Monday, March 13

El arranque mañanero.

Mi jefe, que no es capitán sino capitana, y es de Jaén, y tiene dos poderosos luceros verdes, y una piel blanca y tersa como la porcelana china mandarina, se suele estremecer cuando de mañana, entro en la oficina y suelto un par de improperios que retumban las paredes, y le retumban las nalgas, y las bragas que a buen seguro, lleva arrejuntadas entre sus prietas carnes. Ella que es mujer, además de capitán, mira con ojitos de cordero degollado y me hace un ademán para que guarde silencio, mientras escucha su canción favorita.

Y es que Dios, el día que repartió las lenguas, y el talento de las letras y los números, a mi me cogió desprevenido, durmiendo la mona en un lupanar de la carretera de Heraclion, en la isla de Creta, yaciendo yermo y seco con una señora puta de las buenas, portuguesa para más señas de la península de Setúbal, cerca de Lisboa, que me había encandilado con sus haceres de buena hembra y mejor amante.

Porque las mañanas, como los domingos, para un perro viejo son jodidas. Te levantas de la cama dolorido, tras tumbarte y descansar cuatro sanas horas, y a la hora quinta del día te despiertas y desperezas, y notas como tus huesos se desquebrajan, como las bragas de una señorita, que han padecido las humedades de la noche.
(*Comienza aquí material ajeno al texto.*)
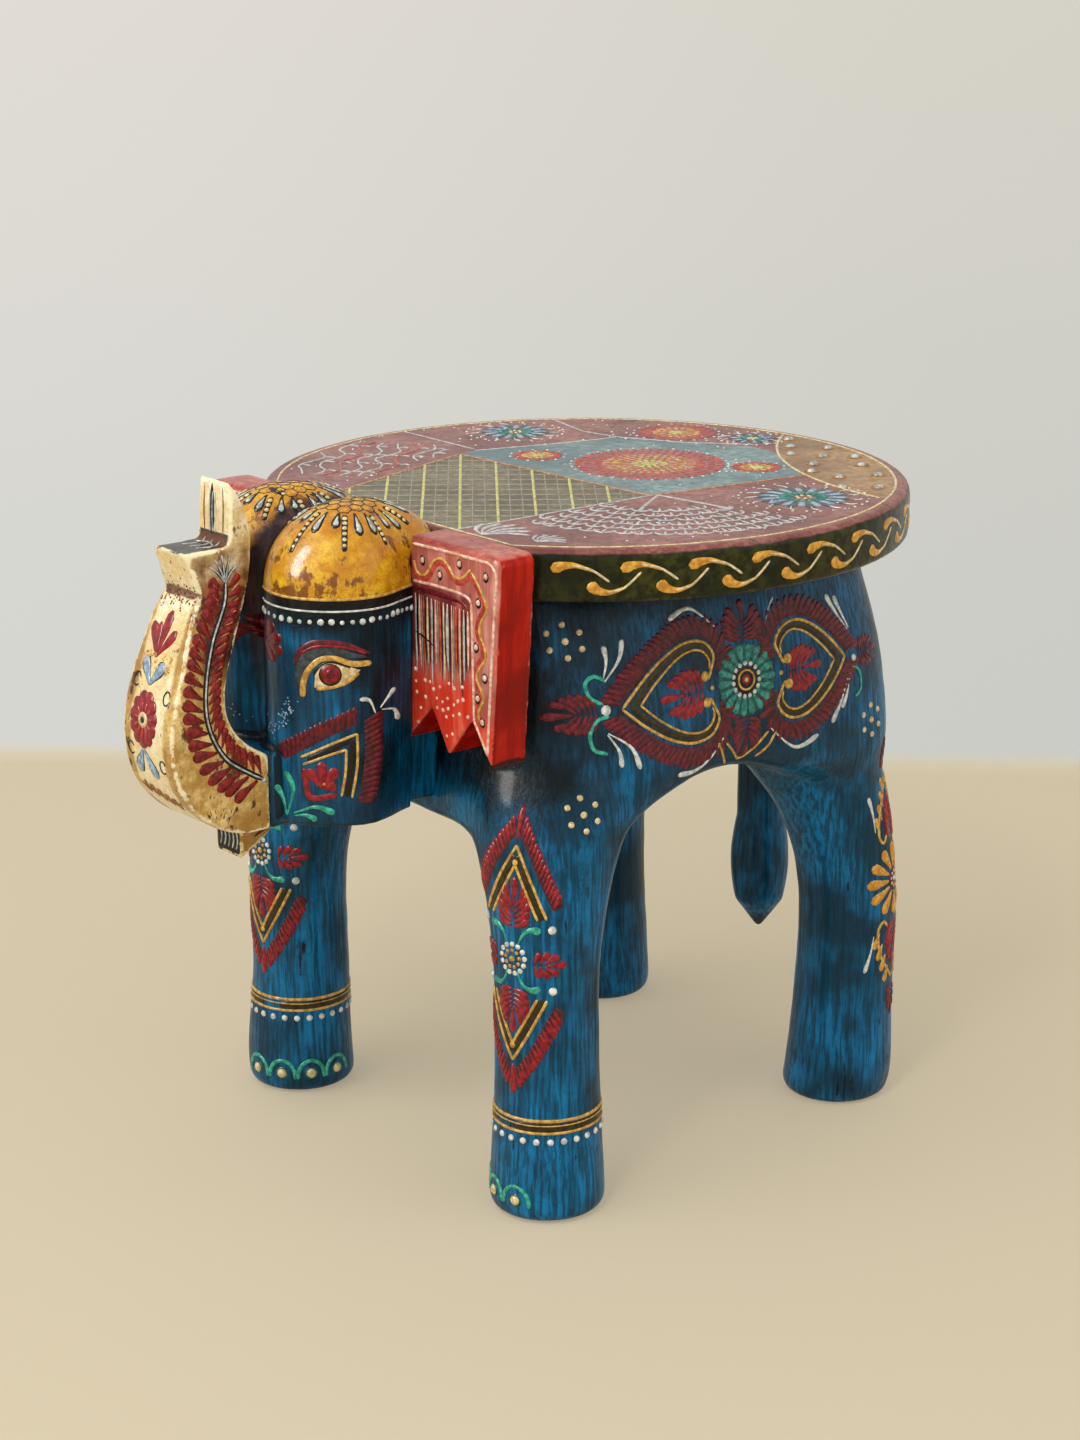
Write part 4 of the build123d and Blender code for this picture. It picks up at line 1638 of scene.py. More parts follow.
# ------------------------------------------------------------------- the pieces
@dataclass
class Body:
    """The torso, the legs and the tail with their painted ornament."""

    place: Place
    flank_centre: Point = (-1, 228.5)
    daisy_radius: float = 17
    front_leg: Point = (94.5, -104.5)
    hind_leg: Point = (90, 87)
    leg_radius: float = 24
    foot_radius: float = 25.2
    nodes: tuple[str, ...] = ("torso", "leg_front_left", "leg_front_right", "leg_hind_left", "leg_hind_right")

    def carve(self, shop: Workshop) -> Piece:
        """Carve the body and the tail in their blues, with painted shade under the seat and beside the ears.

        Args:
            shop: The workshop.

        Returns:
            The body.
        """
        zones = (
            # Painted shade under the seat: the torso a darker blue, partly its own paint, and near black just under
            # the seat.
            (TORSO_BLUE, Between(Axis.Z, 203, FAR, 13, 14, 50)),
            (DEEP_BLUE, Between(Axis.Z, 266, FAR, 8, 7, 60)),
            # Painted shade under and behind the ears: dark blue over the chest's front and the tops of the front legs,
            # black in the nook behind the ears.
            (DEEP_BLUE, Between(Axis.Y, -FAR, -52, 7, 15, 50) & Between(Axis.Z, 190, FAR, 11, 16, 55)),
            (SOOT, Between(Axis.Y, -FAR, -58, 9, 12, 50) & Between(Axis.Z, 232, FAR, 14, 14, 50)),
        )
        paint = shop.paints.zoned("body_paintwork", BLUE, *zones)
        body = shop.carver.carve("body_carved", self.nodes, 2, 0.4, "body_paint", paint, (138, 204))
        paint = shop.paints.zoned("tail_paintwork", BLUE, (DEEP_BLUE, Between(Axis.Z, -FAR, 60, 4, 3)))
        shop.carver.carve("tail_carved", ("tail",), 1, 0.25, "body_paint", paint)
        return body

    def _heart(self, brush: Brush, length: float, face: int) -> None:
        """Paint one heart of the flank.

        Args:
            brush: The flank's brush.
            length: Middle of the daisy to the heart's tip, mm.
            face: 1 towards the rear, -1 towards the front.
        """
        round_end = 24
        stretch = (length - round_end) / 49.3
        outer_half = ((73.3, 0), (62, 9.4), (48.5, 17.6), (35, 22), (23.5, 20.8), (17.8, 14.5), (20, 8.2))
        inner_half = ((63.5, 0), (53, 8.6), (41, 15.6), (31, 18.2), (24, 16.6), (20.6, 12.4), (21.2, 8.6))

        def spot(along: float, off: float) -> Point:
            """Turn a place in the heart into the flank's sheet."""
            reach = along if along < round_end else round_end + (along - round_end) * stretch
            return self.flank_centre[0] + face * reach, self.flank_centre[1] + off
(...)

Y las hernias, y las cicatrices te tiran como las riendas de un caballo, como ese grueso cable acerado que une su grupa al arado, y los hace uno, inseparables como si hubieran nacido unidos, como si hubieran siempre coexistido en una lacónica simbiosis. El caballo tira y el arado saja la tierra. Y estoicamente se reproduce cada día de su vida, hasta que el caballo por viejo o el arado por oxidado son diezmados en el ostracismo del olvido, en un rincón del granero. Uno será pasto de las llamas y fundido será un extravagante cenicero, el otro se convertirá en comida para gatos, y pienso de gallinas. Y de esta guisa, y no de otra, mis mañanas son infiernos, y un triunfo de la voluntad sobre la carne.

Y retomado el camino, ya en el coche, sintonizando la radio para terminar de joder la mañana, escucho atónito las noticias del parte; la bomba perra que estalló en la carretera de Burgos, el tipejo que se dispensa de la cárcel por tener gripe, la milonga patrañera de los que sí a la bandera catalana y los que no porque no, y porque esta España mía es una nación, la señora que aparece fiambre en el río, con doce puñaladas en el vientre, y la niña que devoró como un lobo rabioso, un cazador nocturno, y cuyos padres desesperados son atendidos por psicólogos. Me gustaría romper la radio, y partir un par de crismas, y de paso cagarme en la madre de varios cientos, pero sigo conduciendo camino de los arsenales.

En la puerta, del diecisiete, adusto y altanero un reloj marca menos cuarto. La bandera, la de siempre, la roja y gualda, la que un día prometí guardar, la que besé y juré ante ella derramar hasta la última gota de mi sangre, todavía no ondea, y un soldado de verde, con su uniforme gastado del polvo de las playas y los barrizales donde pega barrigazos con su fusil, se cuadra y saluda automáticamente. Un leve gesto con la mano y me adentro.

Dejó atrás el cementerio de elefantes, la sexta y el tren naval, la jefatura de órdenes, y los arcos, y por fin, más allá de los astilleros, en el cuerpo de ingenieros, mi oficina me espera, donde un capitán que es capitana escucha su canción, esa que le ha dedicado un marinero que conoció una noche de copas en un bar de alterne, y le dijo que estudiaba diseño y él que era almirante en lugar de grumete, y que se miraron a los ojos como dos perdices y se arremolinaron a besos y lenguetazos, mientras cruzaban los dedos para que la noche acabara en la cama, saltando y sacudiendo sus cuerpos a golpe de mambo.

Y al entrar por la puerta, como un desquiciado, la miro a los ojos, al canalillo y a la entrepierna, y le diseño las formas con mirada promiscua, que sé que ella sabe que me pone loco. Y mi ayudante, que no es ayudante sino una ayudante, me trae el café, y me deja oler el perfume que emana de su cuello. Y veo su nuca desnuda, sabrosa y erguida, rectilínea y me entran ganas de comer, de desayunarla encima de una mesa entre el ordenador y los pliegos de papel, esas sábanas de datos que ahora son mi cometido porque me he vuelto viejo para bregar.

Y como soy viejo, y tengo los huevos repletos de mejillones, que me pelan las carnes y las ingles, me arranco de mañana por sevillanas, blasfemando en arameo, y cagándome en la señora madre, que no tiene culpa, de aquel tipejo de Murcia, que se fue con una fulana, y antes de entrar ya había salido.